The holiday season is upon us. Soon we’ll be tearing through pretty packaging and delighting in the latest electronic gadgets or the trendiest apparel.
Once upon a time, holiday shopping was an experience. Folks carved out entire Saturdays or Sundays and headed to their local downtowns to browse through the retail shops. The experience was fun and quaint. You had lunch at the local diner.
Then along came the malls. People flocked to them. The box stores, with their steep discounts, followed.
With each successive iteration of the holiday shopping experience, consumers were drawn increasingly farther from their hometowns.
Now folks don’t even need to leave their homes to shop. They can order everything online, and it arrives within days. Prices are often cheaper than even the box stores, because many online retailers don’t charge state and local sales taxes.
That’s really bad news not only for mom-and-pop shops, but also state and local governments –– and, ultimately, taxpayers. With reduced sales-tax dollars streaming in, local governments have been forced to either increase property taxes or reduce critical services. Often they have chosen the latter, lest they be accused of raising taxes.
The number of consumers who make their purchases online is expected to reach 270 million by 2020, with Internet commerce largely driven by mobile devices, according to www.internetretailer.com. Online sales are projected to reach $525 billion in the next five years, up 56 percent from $335 billion in 2015. According to the prognosticators, online sales should grow an average of 9 percent annually during that period.

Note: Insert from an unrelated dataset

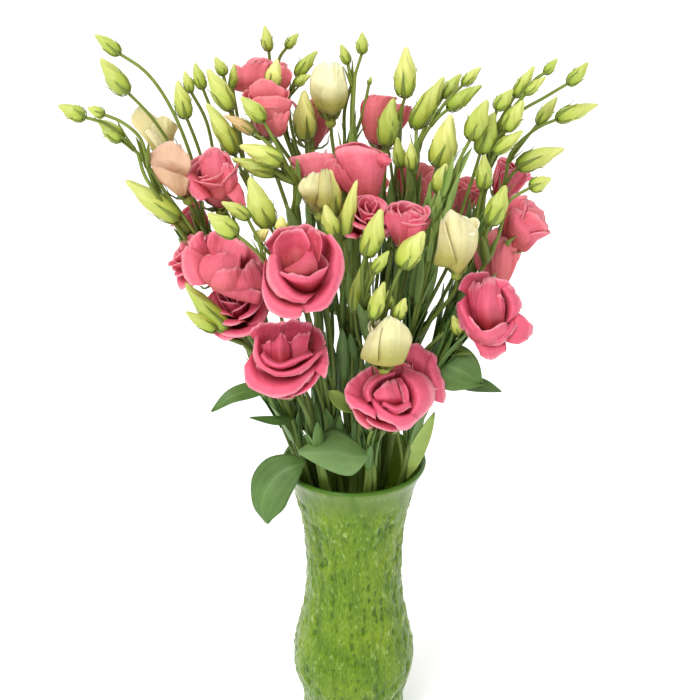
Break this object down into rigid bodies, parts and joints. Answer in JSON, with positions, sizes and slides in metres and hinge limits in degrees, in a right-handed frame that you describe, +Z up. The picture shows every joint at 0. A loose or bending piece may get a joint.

None of this bodes well for the downtown brick-and-mortar retailer.
The Nassau County Council of Chambers of Commerce is seeking state funding to create an advertising campaign to educate the public about the need to shop locally, according to outgoing council President Julie Marchesella, owner of Queen of Hearts, a ladies’ formal wear store in Merrick. That was the council’s key lobbying point at the 32nd annual Small Businessperson of the Year and Legislative Breakfast, held recently at the Crest Hollow Country Club in Woodbury.
The state should provide the money. Too many small businesses are threatened by internet-based companies that don’t play by the same rules of commerce as traditional mom-and-pop shops. If we are to have thriving downtowns that are the centers of our local communities, then we must support the local businesses that support us.
As noted, they provide a tax base. They do more than that, however. They sponsor our Little League teams and offer raffles for Kiwanis Club fundraisers. They host Halloween parades and decorate our commerce zones in bright lights for the holidays. And let’s not forget that they employ lots of local folks. They need us, and we need them. If the Internet kills off our local businesses, then we will inevitably suffer.
Consumers “aren’t aware that the sales tax dollars, when they don’t come back to us, are hurting us,” Marchesella said. When you spend your dollars locally, most of the money stays right here.
That’s why the state must act, and start to educate people about the need to shop locally. The state has produced commercials seeking to attract big businesses to New York. It’s about time that the folks in Albany focus on the hard-working small businessmen and women who are, as Marchesella said, “Main Street’s finest.”
And let us not forget: The best way to support local businesses is to shop in their stores and buy their goods and services.